Anonymous

My official position on Anonymous. Which people have been clamouring for. (Well, I’ve been asked a few times).

The fact that Sony are distributing school materials based on the film is properly off. But English teachers (and their students, for that matter) are not stupid, plus syllabus change tends to bring them out in hives. I think we’re safe there.

As for the film – I think the Shakespeare ‘authorship controversy’ is a lot of hot air. It’s a thick stew of conspiracy theories and class prejudice, cooked in a low oven of unhealthy fixation and served by a Looney who really should have gone out into the fresh air a bit more or at the least changed his surname before publishing. I tend to hew to the ‘Occam’s Razor’ school of history, and frankly the notion that Shakespeare’s plays were written by a dude named Shakespeare – who pretty definitely seems to have existed, who was in London mixing it up with the right people at the right time, and whose name was associated with the plays by all the folks in the position to know who wrote them – holds all the water I require of my authorial identifications.

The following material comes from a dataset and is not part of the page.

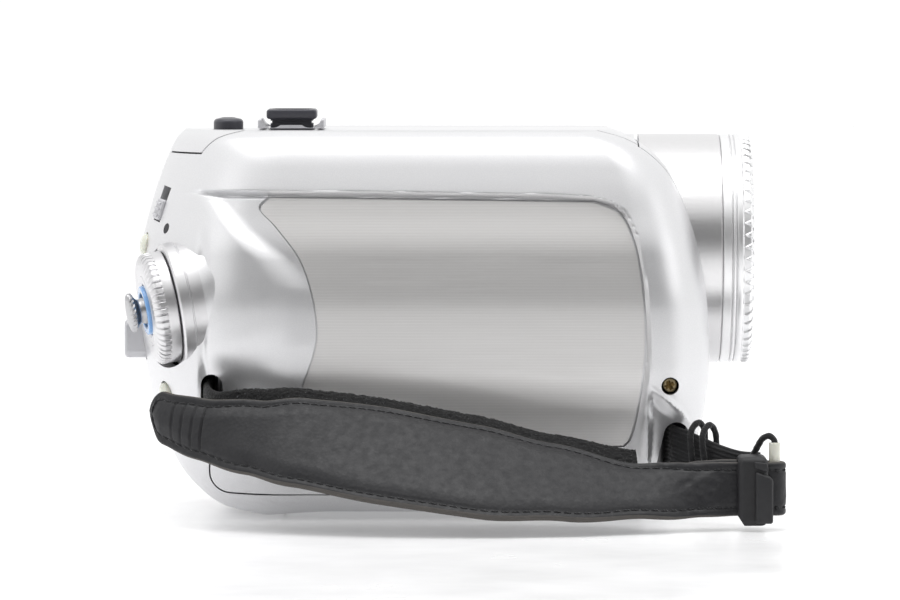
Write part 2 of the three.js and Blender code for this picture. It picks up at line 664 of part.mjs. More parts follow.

But I also believe fairly strongly that if a person wants to fictionalise the past they are welcome to fictionalise it, purists be damned. I don’t think it’s alright to present it as truth – shame on you for presenting it as truth, Mr Emmerich – but frankly if somebody wants to portray Shakespeare as a giant talking weasel from Jupiter in a piece of fiction I’m pretty much fine with it. Not wildly impressed (actually, the weasel thing would probably impress me) but forced by my own belief in the essential freedom of fiction to put up and shut up. It’s also OK, in my view, to present him in fiction as a bad person, even a fraud. We really do not need to treat the Bard with the reverence and protectiveness usually reserved for the remaining Beatles. You’re only going to properly piss me off – and I mean seriously, fatally, Uma-Thurman-in-Kill-Bill piss me off – if you start messing about with the plays in ways that don’t have anything do with with quarto variants and other such excellent bibliographic geekiness. Basically, if someone tries to argue that actually everyone should survive at the end of Hamlet because that’s what the Earl of Oxford would have wanted I am going to have to own a motherfucker.

The awesomeness of Shakespeare, and the weight of scholarship behind his identification as author, is going to win out here. Those of us who study and/or teach his works and/or his times may well have to spend a couple of months having dumb conversations with people who’ve taken the whole thing a bit seriously. But that isn’t going to kill us. Remember when The Da Vinci Code came out and people went on themed walks on holiday and came back and tried to convince you about all manner of shit involving church architecture? We all seem to have survived that just dandy. And at least they will be talking about literature, and history, and not about how much it costs to teach them and how we should just all stop doing it.

And the whole thing is still not as silly as Cardenio. Respected Shakespearian scholars – seriously. Stop writing your own ersatz ‘Shakespeare’ plays. Have a sit down, read some Middleton or something, and have a nice calm think about how much wonderful literature there is in the world.